Khoresht mast or Khoresh mas (خورش ماست, transliterally yogurt chow) is an Iranian side dish. It is served in a cold dish. Historically it is from Isfahan, Iran. It was a royal court main course but now it is served as a pre course or dessert.

== The Dish ==
Khoresh Mast is a traditional Iranian specialty from Isfahan, unique for its sweet profile and distinctive, elastic consistency. The dish is prepared by slow cooking lamb neck meat with onion and turmeric until tender, after which it is meticulously deboned and mashed, ideally in a copper pot, until it becomes white and stretchy. This meat base is then integrated into a heated mixture of thick, full-fat yogurt and sugar. The addition of strong brewed saffron gives the stew its iconic golden color, while rose water, slivered almonds, and walnut kernels provide a sophisticated floral aroma and textural depth.

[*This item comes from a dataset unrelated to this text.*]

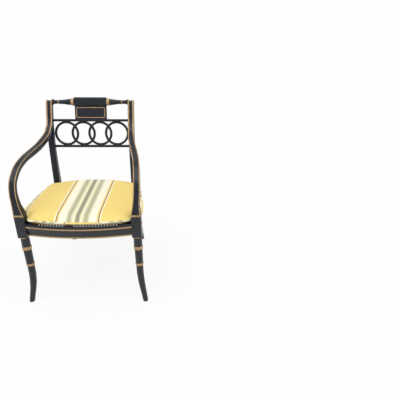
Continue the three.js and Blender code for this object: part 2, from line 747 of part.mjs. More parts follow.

While the base recipe focuses on the harmony of meat and dairy, the dish can be further enriched with egg yolks or cream for a more decadent finish. Once the ingredients are thoroughly combined and smooth, the stew is garnished with vibrant barberries and pistachio slivers. Essential to its traditional preparation is a twelve hour resting period in the refrigerator; this chilling process allows the flavors to meld and the texture to set perfectly before it is served. Although termed a stew, its unique preparation and chilled presentation often place it as a side dish or appetizer in Persian culinary traditions.